In a world where smartphones dominate, consumers increasingly want the assurance of unlimited data plans. The company is now trying to transition from prepaid voice to contract-based unlimited voice and data.

"Vodafone Red," the company's new contract plan, is management's answer. Red has resulted in improved in Average Revenue Per User (ARPU) numbers. Over half of European mobile service revenue now comes from the Red bundle, up a proportional 9 percentage points year on year. In addition to Red, management is seeing customers use more data. Average usage per smartphone continues to increase and more customers are turning to 4G, which is now 15% of European data traffic. When Vodafone finally adds all its cable and broadband capabilities through acquisition and investment, it will merely have to expand their existing "Red" program to include it.


Shares of Vodafone are up approximately 30% on the year, but with a dividend yield hovering around 5% and trading at 11 times forward earnings, Vodafone is still very reasonable. Granted, I still think there are more sure-fire big telecom deals out there: AT&T trades at 12.4 times forward earnings, a dividend of 5.4%, and has already established success with bundling mobile communication, cable and broadband internet.

However, Vodafone has massive cash to return to shareholders , which AT&T does not. In the long run Vodafone is also a play on Europe and any possible recovery there. Thanks to the cash returned to shareholders, the planned dividend increase of 8% in 2014 will now be possible despite latest revenue difficulty.

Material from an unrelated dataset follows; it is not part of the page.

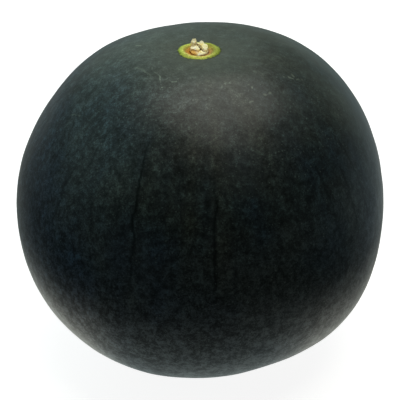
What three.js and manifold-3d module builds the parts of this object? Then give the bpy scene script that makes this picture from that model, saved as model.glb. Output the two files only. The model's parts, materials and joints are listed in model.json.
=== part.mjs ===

Colao and company really deserve some admiration, here. Not only did they secure the third biggest M&A transaction of all time, but they have resisted the urge to "empire build" with that money. Instead, they are keying in on the most meaningful projects while returning most of the proceeds to shareholders. In other words, management has struck a balance.

Vodafone's biggest drag continues to be southern Europe, where revenues are declining in the double digits. However, the company has a number of things going for it. It's unique emerging-market exposure mitigates some of southern Europe's decline. If Vodafone is able to boost revenue per user and gain market share through bundling in Europe, in the long run the company will be a good "recovery" play. In the meantime, this deal's capital returned to shareholders will be a huge gust of wind in the sails, and that 5% dividend yield puts support under the price. All things considered you should stick with Vodafone.

Disclosure: I have no positions in any stocks mentioned, and no plans to initiate any positions within the next 72 hours. I wrote this article myself, and it expresses my own opinions. I am not receiving compensation for it (other than from Seeking Alpha). I have no business relationship with any company whose stock is mentioned in this article.